Not Easily Forgotten: Local filmmaker revisits an unsolved murder

Toledo Local Features  |  05/10/2013

Growing up near Whitehouse, filmmaker Chad Foltz is no stranger to the whirlwind of speculation and deep pool of theories surrounding the 1983 murder of teenager Janean Brown. Supposedly jealous ex-boyfriends and the son of a local Fortune 500 company's president were considered suspects, inconclusive specks of blood were found on a knife that remains in a box of evidence locked away in some police room and outlandish rumors of cults and God knows what else circulated. (If you're unfamiliar with the details of the case, I strongly suggest reading this Toledo Blade article, published 20 years after the murder.) But, Foltz's film, Untold Lie, which is based on the Brown case, doesn't look for answers or attempt to tie together a theory; instead it takes a backbone of hard facts and creates a mostly fictional tale, loosely based on the real-life tragedy that still, 30 years later, continues to impact and haunt a tight-knit community. Toledo.com caught up with Foltz to talk about the film and why he is releasing it for free on Youtube.


A couple years ago, when you were writing it, you were telling me about Untold Lie. It's based on the 1983 real-life murder of a teenage girl, right?

It is, but it's really hard to actually find anything on it. We tried to look around, but finally we had to go to the Toledo Library and look at old copies of newspapers and finally we got ahold of [some information.]

 

So, with the source material from the library, what did you discover about that murder?

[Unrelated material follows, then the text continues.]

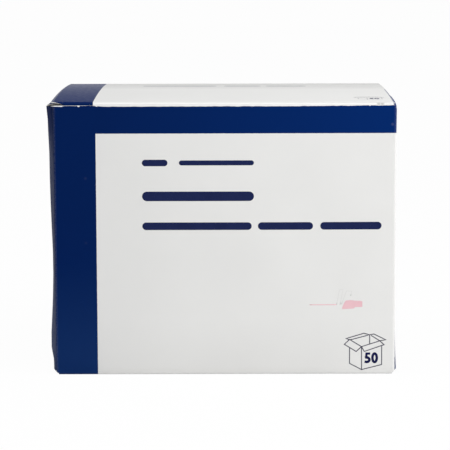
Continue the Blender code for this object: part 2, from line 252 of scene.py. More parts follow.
class Look:
    """One procedural material. Its masks and patterns are built on the object's own coordinates."""

    def __init__(self, name):
        self.material = bpy.data.materials.new(name)
        self.material.use_nodes = True
        self.nodes = self.material.node_tree.nodes
        self.links = self.material.node_tree.links
        self.shader = self.nodes["Principled BSDF"]
        self.place = self.nodes.new("ShaderNodeTexCoord").outputs["Object"]
        self.x, self.y, self.z = self.split(self.place)

    def feed(self, socket, value):
        """Link the socket to another, or set its value."""
        if isinstance(value, bpy.types.NodeSocket):
            self.links.new(value, socket)
        elif isinstance(value, tuple) and len(value) == 3 and len(socket.default_value) == 4:
            socket.default_value = (*value, 1.0)
        else:
            socket.default_value = value

    def split(self, vector):
        """The three parts of a vector."""
        node = self.nodes.new("ShaderNodeSeparateXYZ")
        self.feed(node.inputs[0], vector)
        return node.outputs[0], node.outputs[1], node.outputs[2]

    def math(self, operation, *values):
        """One step of arithmetic."""
        node = self.nodes.new("ShaderNodeMath")
        node.operation = operation
        for socket, value in zip(node.inputs, values):
            self.feed(socket, value)
        return node.outputs[0]

    def chain(self, operation, first, others):
        """The operation on the first two values, then on its result and the third, and so on."""
        for other in others:
            first = self.math(operation, first, other)
        return first

    def plus(self, first, *others):
        return self.chain("ADD", first, others)

    def times(self, first, *others):
        return self.chain("MULTIPLY", first, others)

    def highest(self, first, *others):
        return self.chain("MAXIMUM", first, others)

    def absolute(self, value):
        """The value without its sign."""
        return self.math("ABSOLUTE", value)

    def opposite(self, mask):
        """1 where the mask is 0, and 0 where it is 1."""
        return self.math("SUBTRACT", 1.0, mask)

    def rise(self, value, start, end, low=0.0, high=1.0):
        """low before start, high after end, and even between them."""
        node = self.nodes.new("ShaderNodeMapRange")
        self.feed(node.inputs["Value"], value)
        node.inputs["From Min"].default_value = start
        node.inputs["From Max"].default_value = end
        node.inputs["To Min"].default_value = low
        node.inputs["To Max"].default_value = high
        return node.outputs[0]

    def fall(self, value, start, end):
        """1 before start, 0 after end, and even between them."""
        return self.rise(value, start, end, 1.0, 0.0)

    def beyond(self, value, edge, soft=INK_SOFT):
        """1 over the edge and 0 under it, with a soft step between."""
        return self.rise(value, edge - soft, edge + soft)

    def before(self, value, edge, soft=INK_SOFT):
        """1 under the edge and 0 over it, with a soft step between."""
        return self.fall(value, edge - soft, edge + soft)

    def noise(self, scale, detail=2.0, roughness=0.5, stretch=(1, 1, 1)):
        """Soft noise. scale is about how many of its spots there are in a metre."""
        mapping = self.nodes.new("ShaderNodeMapping")
        self.feed(mapping.inputs["Vector"], self.place)
        mapping.inputs["Scale"].default_value = stretch
        node = self.nodes.new("ShaderNodeTexNoise")
        self.links.new(mapping.outputs[0], node.inputs["Vector"])
        node.inputs["Scale"].default_value = scale
        node.inputs["Detail"].default_value = detail
        node.inputs["Roughness"].default_value = roughness
        return node.outputs[0]

    def spot(self, centre, radius, soft):
        """1 within the radius of a point, fading to 0 over the soft width round it."""
        node = self.nodes.new("ShaderNodeVectorMath")
        node.operation = "DISTANCE"
        self.feed(node.inputs[0], self.place)
        node.inputs[1].default_value = centre
        return self.fall(node.outputs["Value"], radius, radius + soft)

    def mix(self, share, first, second):
        """The first colour, with that share of the second."""
        node = self.nodes.new("ShaderNodeMix")
        node.data_type = "RGBA"
        self.feed(node.inputs["Factor"], share)
        self.feed(node.inputs[6], first)
        self.feed(node.inputs[7], second)
        return node.outputs[2]

    def facing(self):
        """The three parts of the surface's own direction."""
        return self.split(self.nodes.new("ShaderNodeNewGeometry").outputs["True Normal"])

    def bumps(self, *layers):
        """Each layer is a height and the depth of its relief in metres."""
        normal = None
        for height, depth in layers:
            node = self.nodes.new("ShaderNodeBump")
            node.inputs["Distance"].default_value = depth
            self.feed(node.inputs["Height"], height)
            if normal:
                self.links.new(normal, node.inputs["Normal"])
            normal = node.outputs[0]
        self.links.new(normal, self.shader.inputs["Normal"])

    def finish(self, colour, roughness, specular):
        """Feed the shader, and give back the material."""
        self.feed(self.shader.inputs["Base Color"], colour)
        self.feed(self.shader.inputs["Roughness"], roughness)
        self.shader.inputs["Specular IOR Level"].default_value = specular
        return self.material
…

Well, it was unsolved. There were all these weird theories on who might of done it. We always heard stories; I grew up just outside of Whitehouse, in Monclova, actually. It was just kind of this weird urban legend, but we knew it was true, ya know. We kind of wanted to treat it that way. We weren't trying to solve anything. We weren't really trying to base it on facts. The story that we made is quite different from what actually happened, but it has some elements of truth in there. We did that partly because these are real people lives, so we wanted to be respectful. 

 

Was it tough to walk that line, between the scattered facts you squeezed from the old papers and the story that you wanted to create?

We gathered all of these facts, created a plot and then thought of what would work. And we just kind of cut out the things that didn't like, I would assume, any inspired-by or based-on film or book.

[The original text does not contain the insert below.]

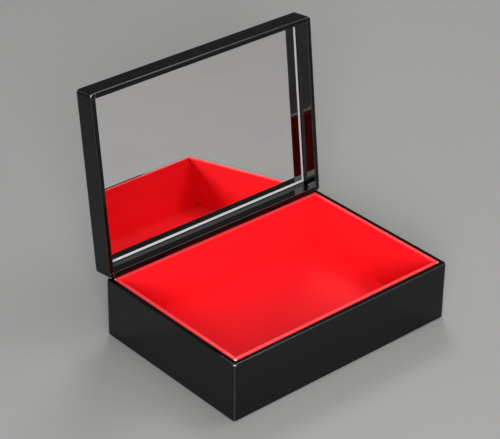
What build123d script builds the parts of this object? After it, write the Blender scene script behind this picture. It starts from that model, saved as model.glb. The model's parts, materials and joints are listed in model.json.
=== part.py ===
# Black lacquered box with a hinged lid, a mirror in the lid and a red lining, in millimetres.
# The box stands at the origin: X runs along its long side, -Y is its front, +Y its hinge side, +Z is up.
# The lid is built closed and then turned back to its stop, which is how the part rests.

import os
from math import cos, radians, sin

from build123d import *

# Outside sizes
box_length = 200.0
box_depth = 139.5
base_height = 46.3
lid_height = 16.7
parting_gap = 0.3
corner_radius = 2.6
edge_radius = 1.0
inner_edge_radius = 0.4

# Base boards, bottom panel and underside felt
base_wall = 4.0
bottom_thickness = 3.0
bottom_tongue = 1.5
felt_thickness = 0.8
felt_stand = 0.3
felt_margin = 1.0

# Red lining
lining_wall = 3.0
lining_floor = 1.5
lining_stand = 0.6
lining_radius = 0.7
lining_corner_radius = 1.2

# Lid and mirror
lip_clearance = 0.1
lid_panel = 1.9
mirror_thickness = 1.9
mirror_clearance = 0.5
mirror_bevel_width = 2.4
mirror_bevel_depth = 0.7
backing_thickness = 0.4
backing_margin = 6.0

# Hinges, each two leaves and a pin, with the barrel let into the lid's back rail
opening_angle = 96.5
hinge_inset = 40.0
hinge_length = 20.0
axis_inset = 2.0
axis_rise = 3.3
leaf_height = 8.0
leaf_thickness = 0.8
knuckle_radius = 1.1
knuckle_count = 5
knuckle_end_gap = 0.2
neck_height = 0.8
notch_clearance = 0.25
pin_radius = 0.55
pin_play = 0.05
pin_stand = 0.3
stop_gap = 0.05

# Hinge screws
screws_per_leaf = 3
screw_pitch = 7.0
screw_head_radius = 1.2
screw_core_radius = 0.6
screw_point = 0.8
screw_cover = 0.5
screw_slot_width = 0.35
screw_slot_depth = 0.2
screw_clearance = 0.03

# Heights and places that follow from the sizes
panel_bottom = felt_thickness
floor_bottom = panel_bottom + bottom_thickness
lining_bottom = floor_bottom + lining_floor
lining_top = base_height + lining_stand
lid_bottom = base_height + parting_gap
lid_top = lid_bottom + lid_height
panel_underside = lid_top - lid_panel
mirror_back = panel_underside - backing_thickness
mirror_front = mirror_back - mirror_thickness
lid_wall = base_wall - lip_clearance
inside_length = box_length - 2 * base_wall
inside_depth = box_depth - 2 * base_wall
panel_length = inside_length + 2 * bottom_tongue
panel_depth = inside_depth + 2 * bottom_tongue
back_face = box_depth / 2
axis_y = back_face - axis_inset
axis_height = base_height + axis_rise
hinge_axis = Axis((0, axis_y, axis_height), (1, 0, 0))
on_base = (Align.CENTER, Align.CENTER, Align.MIN)
hinge_centre = box_length / 2 - hinge_inset
hinge_centres = {"left": -hinge_centre, "right": hinge_centre}
neck_bottom = axis_height - neck_height / 2
neck_top = axis_height + neck_height / 2
swing = radians(opening_angle)
lid_leaf_rise = (axis_inset * (1 - cos(swing)) + stop_gap) / sin(swing)
lid_leaf_bottom = axis_height + lid_leaf_rise
screw_length = lid_wall - screw_cover
screw_head_height = screw_head_radius - screw_core_radius


def block(length, depth, bottom, top):
    """A box centred on the origin in X and Y, between two heights."""
    return Pos(0, 0, bottom) * Box(length, depth, top - bottom, align=on_base)


def span(low, high):
    """A box between two opposite corners."""
    length, depth, height = (b - a for a, b in zip(low, high))
    return Pos(*low) * Box(length, depth, height, align=Align.MIN)


def rod(radius, start, end, y, z):
    """A cylinder along X between two values of X."""
    return Pos(start, y, z) * Rot(0, 90, 0) * Cylinder(radius, end - start, align=on_base)


def edges_at(solid, height):
    """The edges that lie wholly at one height."""
    return solid.edges().filter_by_position(Axis.Z, height, height)


def edges_within(edges, length, depth):
    """The edges whose middles lie inside a rectangle centred on the origin."""
    return [edge for edge in edges
            if abs(edge.center().X) < length / 2 and abs(edge.center().Y) < depth / 2]


def rounded_block(length, depth, bottom, top):
    """A block with the box's rounded upright corners."""
    solid = block(length, depth, bottom, top)
    return fillet(solid.edges().filter_by(Axis.Z), corner_radius)


def mitred(ring, length, depth, wall, bottom, top):
    """Cuts a rectangular ring along its mitres into front, right, back and left boards."""
    quarters = [(-0.5, -0.5), (0.5, -0.5), (0.5, 0.5), (-0.5, 0.5)]
    outer = [(x * length, y * depth) for x, y in quarters]
    inner = [(x * (length - 2 * wall), y * (depth - 2 * wall)) for x, y in quarters]
    boards = {}
    for first, side in enumerate(("front", "right", "back", "left")):
        second = (first + 1) % len(quarters)
        outline = Polyline(outer[first], outer[second], inner[second], inner[first], close=True)
        wedge = Pos(0, 0, bottom) * extrude(make_face(outline), top - bottom)
        boards[side] = ring & wedge
    return boards


def opened(solid):
    """Turns a piece of the closed lid back to its stop."""
    return solid.rotate(hinge_axis, -opening_angle)


# Base

def base_boards():
    """The four outer boards, rebated for the bottom panel, the back one let in for the hinges."""
    ring = rounded_block(box_length, box_depth, felt_stand, base_height)
    ring = fillet(edges_at(ring, base_height) + edges_at(ring, felt_stand), edge_radius)
    ring -= block(inside_length, inside_depth, felt_stand, base_height)
    ring -= block(panel_length, panel_depth, felt_stand, floor_bottom)
    boards = mitred(ring, box_length, box_depth, base_wall, felt_stand, base_height)
    for centre in hinge_centres.values():
        boards["back"] -= leaf_plate(centre, base_height - leaf_height, base_height)
        boards["back"] -= screw_group(centre, base_screw_height(), screw_clearance)
    return boards


def bottom_panel():
    return block(panel_length, panel_depth, panel_bottom, floor_bottom)


def underside_felt():
    length = inside_length - 2 * felt_margin
    depth = inside_depth - 2 * felt_margin
    return rounded_block(length, depth, 0, panel_bottom)


def lining_floor_panel():
    return block(inside_length, inside_depth, floor_bottom, lining_bottom)


def lining_boards():
    """The four red boards that line the inside, stand a little above its black rim and have eased corners."""
    tray_length = inside_length - 2 * lining_wall
    tray_depth = inside_depth - 2 * lining_wall
    ring = block(inside_length, inside_depth, lining_bottom, lining_top)
    ring = fillet(ring.edges().filter_by(Axis.Z), lining_corner_radius)
    ring -= block(tray_length, tray_depth, lining_bottom, lining_top)
    ring = fillet(edges_at(ring, lining_top), lining_radius)
    return mitred(ring, inside_length, inside_depth, lining_wall, lining_bottom, lining_top)


# Lid, in its closed place

def lid_rails():
    """The lid's four sides, the back one notched for the barrels and let in for the hinges."""
    ring = rounded_block(box_length, box_depth, lid_bottom, panel_underside)
    ring = fillet(edges_at(ring, lid_bottom), edge_radius)
    ring -= block(box_length - 2 * lid_wall, box_depth - 2 * lid_wall, lid_bottom, panel_underside)
    rim = edges_at(ring, lid_bottom)
    inner_rim = edges_within(rim, box_length - lid_wall, box_depth - lid_wall)
    ring = fillet(inner_rim, inner_edge_radius)
    rails = mitred(ring, box_length, box_depth, lid_wall, lid_bottom, panel_underside)
    for centre in hinge_centres.values():
        rails["back"] -= barrel_notch(centre)
        rails["back"] -= leaf_plate(centre, axis_height, lid_leaf_bottom + leaf_height)
        rails["back"] -= screw_group(centre, lid_screw_height(), screw_clearance)
    return rails


def barrel_notch(centre):
    """What the lid's back rail loses so that a hinge can be slid in from behind and the lid can turn."""
    reach = hinge_length / 2 + pin_stand + notch_clearance
    start, end = centre - reach, centre + reach
    around = knuckle_radius + notch_clearance
    swept = axis_y - neck_height / 2 - axis_inset * abs(cos(swing)) - notch_clearance
    behind = back_face - leaf_thickness - notch_clearance
    notch = rod(around, start, end, axis_y, axis_height)
    notch += span((start, axis_y, axis_height - around), (end, back_face, axis_height))
    notch += span((start, swept, axis_height), (end, back_face, lid_leaf_bottom))
    return notch + span((start, behind, lid_bottom), (end, back_face, axis_height))


def lid_top_panel():
    panel = rounded_block(box_length, box_depth, panel_underside, lid_top)
    return fillet(edges_at(panel, lid_top), edge_radius)


def mirror_backing():
    margin = 2 * (lid_wall + backing_margin)
    return block(box_length - margin, box_depth - margin, mirror_back, panel_underside)


def mirror_glass():
    """The mirror, whose face is ground away to a narrow slope all round."""
    length = box_length - 2 * (lid_wall + mirror_clearance)
    depth = box_depth - 2 * (lid_wall + mirror_clearance)
    bevel_back = mirror_front + mirror_bevel_depth
    face = Rectangle(length - 2 * mirror_bevel_width, depth - 2 * mirror_bevel_width)
    front = Pos(0, 0, mirror_front) * face
    shoulder = Pos(0, 0, bevel_back) * Rectangle(length, depth)
    return block(length, depth, bevel_back, mirror_back) + loft([front, shoulder], ruled=True)


# Hinges

def leaf_plate(centre, bottom, top):
    """A leaf's flat part, let in flush with the back of the box."""
    half = hinge_length / 2
    let_in = back_face - leaf_thickness
    return span((centre - half, let_in, bottom), (centre + half, back_face, top))


def knuckle_spans(centre, first):
    """Start and end along X of every other knuckle, from the first one counted."""
    pitch = hinge_length / knuckle_count
    for index in range(first, knuckle_count, 2):
        start = centre - hinge_length / 2 + index * pitch
        yield start + knuckle_end_gap / 2, start + pitch - knuckle_end_gap / 2


def leaf(centre, first, bottom, top, bore):
    """One leaf with its knuckles, bored for the pin. Bottom and top are those of its flat part."""
    solid = leaf_plate(centre, bottom, top)
    riser_bottom = min(top, neck_bottom)
    riser_top = max(bottom, neck_top)
    let_in = back_face - leaf_thickness
    for start, end in knuckle_spans(centre, first):
        solid += rod(knuckle_radius, start, end, axis_y, axis_height)
        solid += span((start, axis_y, neck_bottom), (end, back_face, neck_top))
        solid += span((start, let_in, riser_bottom), (end, back_face, riser_top))
    return solid - rod(bore, centre - hinge_length, centre + hinge_length, axis_y, axis_height)


def base_leaf(centre):
    solid = leaf(centre, 0, base_height - leaf_height, base_height, pin_radius)
    return solid - screw_group(centre, base_screw_height(), screw_clearance)


def lid_leaf(centre):
    """The lid's leaf, whose lower edge meets the backs of the base leaf's knuckles when the lid is open."""
    top = lid_leaf_bottom + leaf_height
    solid = leaf(centre, 1, lid_leaf_bottom, top, pin_radius + pin_play)
    return solid - screw_group(centre, lid_screw_height(), screw_clearance)


def hinge_pin(centre):
    end = hinge_length / 2 + pin_stand
    pin = rod(pin_radius, centre - end, centre + end, axis_y, axis_height)
    return chamfer(pin.edges().filter_by(GeomType.CIRCLE), pin_stand / 2)


def base_screw_height():
    return base_height - leaf_height / 2


def lid_screw_height():
    return lid_leaf_bottom + leaf_height / 2


def screw(clearance):
    """A countersunk screw along Z with the top of its head at the origin, or the hole that it fits."""
    head = screw_head_radius + clearance
    core = screw_core_radius + clearance
    end = -screw_length - clearance
    shank = [(core, -screw_head_height), (core, end + screw_point)]
    profile = Polyline((0, 0), (head, 0), *shank, (0, end), close=True)
    solid = revolve(make_face(Plane.XZ * profile), Axis.Z)
    if clearance:
        return solid
    return solid - Pos(0, 0, -screw_slot_depth / 2) * Box(2 * head, screw_slot_width, screw_slot_depth)


def screw_group(centre, height, clearance=0.0):
    """One leaf's row of screws, driven into the back of the box, or the holes for them."""
    row = [(index - (screws_per_leaf - 1) / 2) * screw_pitch for index in range(screws_per_leaf)]
    return [Pos(centre + x, back_face, height) * Rot(-90, 0, 0) * screw(clearance) for x in row]


# All pieces, under the names that their files take

def all_pieces():
    pieces = {"base_bottom_panel": bottom_panel(), "base_felt": underside_felt()}
    pieces["lining_floor_panel"] = lining_floor_panel()
    for side, board in base_boards().items():
        pieces[f"base_{side}_board"] = board
    for side, board in lining_boards().items():
        pieces[f"lining_{side}_board"] = board
    for side, rail in lid_rails().items():
        pieces[f"lid_{side}_rail"] = opened(rail)
    pieces["lid_top_panel"] = opened(lid_top_panel())
    pieces["mirror_backing_card"] = opened(mirror_backing())
    pieces["mirror_glass"] = opened(mirror_glass())
    base_screws = []
    lid_screws = []
    for side, centre in hinge_centres.items():
        pieces[f"{side}_hinge_base_leaf"] = base_leaf(centre)
        pieces[f"{side}_hinge_lid_leaf"] = opened(lid_leaf(centre))
        pieces[f"{side}_hinge_pin"] = hinge_pin(centre)
        base_screws += screw_group(centre, base_screw_height())
        lid_screws += [opened(piece) for piece in screw_group(centre, lid_screw_height())]
    pieces["base_hinge_screws"] = Compound(base_screws)
    pieces["lid_hinge_screws"] = Compound(lid_screws)
    return pieces


os.makedirs("parts", exist_ok=True)
for name, piece in all_pieces().items():
    export_step(piece, f"parts/{name}.step")
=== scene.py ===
# The looks of a black lacquered box whose lid holds a mirror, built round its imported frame.
# Everything is in metres, in the frame's own place, unless a name ends in _mm. The coordinates that the
# materials work on and the screws' Geometry Nodes tree are in millimetres.

import json
import math

import bpy
import bmesh
from mathutils import Matrix, Vector


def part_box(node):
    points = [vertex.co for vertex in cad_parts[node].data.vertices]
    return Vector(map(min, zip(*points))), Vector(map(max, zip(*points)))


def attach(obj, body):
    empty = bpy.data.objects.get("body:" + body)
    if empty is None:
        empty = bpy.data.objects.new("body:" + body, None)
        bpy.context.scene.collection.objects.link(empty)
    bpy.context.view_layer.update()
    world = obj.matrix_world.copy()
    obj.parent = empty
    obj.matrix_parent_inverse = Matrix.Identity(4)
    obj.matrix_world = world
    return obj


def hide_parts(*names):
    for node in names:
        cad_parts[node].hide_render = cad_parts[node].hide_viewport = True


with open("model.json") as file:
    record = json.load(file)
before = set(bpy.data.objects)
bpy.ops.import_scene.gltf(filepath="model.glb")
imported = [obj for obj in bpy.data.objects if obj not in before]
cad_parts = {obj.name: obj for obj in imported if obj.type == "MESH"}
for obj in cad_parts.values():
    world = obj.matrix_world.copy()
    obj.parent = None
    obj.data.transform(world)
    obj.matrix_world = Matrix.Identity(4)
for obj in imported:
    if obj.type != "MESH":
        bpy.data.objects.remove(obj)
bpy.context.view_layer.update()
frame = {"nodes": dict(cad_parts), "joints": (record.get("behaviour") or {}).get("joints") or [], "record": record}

MM = 0.001

# The lid's hinge, which turns its closed place into the place that it rests in
hinge = frame["joints"][0]
hinge_point = Vector(hinge["pos_m"])
opening_angle = math.radians(hinge["range_deg"][1])

# Sizes read from the frame
base_low_mm, base_high_mm = (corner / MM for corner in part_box("base_front_board"))
half_length_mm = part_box("base_right_board")[1].x / MM
half_depth_mm = -base_low_mm.y
base_bottom_mm = base_low_mm.z
base_top_mm = base_high_mm.z
glass_half_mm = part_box("mirror_glass")[1].x / MM
felt_low, felt_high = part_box("base_felt")
lining_high_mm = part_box("lining_right_board")[1] / MM
leaf_low, leaf_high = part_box("right_hinge_base_leaf")
screw_low, screw_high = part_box("base_hinge_screws")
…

Why did you decide to release it for free?

Based on past experiences, we decided that exclusivity hurts; the more people that get it the better. So what's a place where everybody can go see it: Youtube. We thought we would put it up there and see what happens. We do have other plans for it down the road, so we will have to take it down. We would like to enter it into some film festivals. 

 

The music in the movie is great. Who did that?

I have a friend named Dylan Wise, who did some of the songs. The Miracle Vitamins did two of the last three songs they do a song over the narration at the end and they do the first song of the credits. And, weirdly enough, I found this guy in Austria we just started talking over the Internet. And he does this really, really pretty post-rock stuff. I asked him if I could use it, just thinking that there was no way he would let me. I barely know this guy; we've only had small conversations. And he was just like, 'Yeah, go ahead." I think, honestly, if it had not been for the music from him, Dylan and The Miracle Vitamins, it wouldn't even be half as good as it is. They add a lot to it.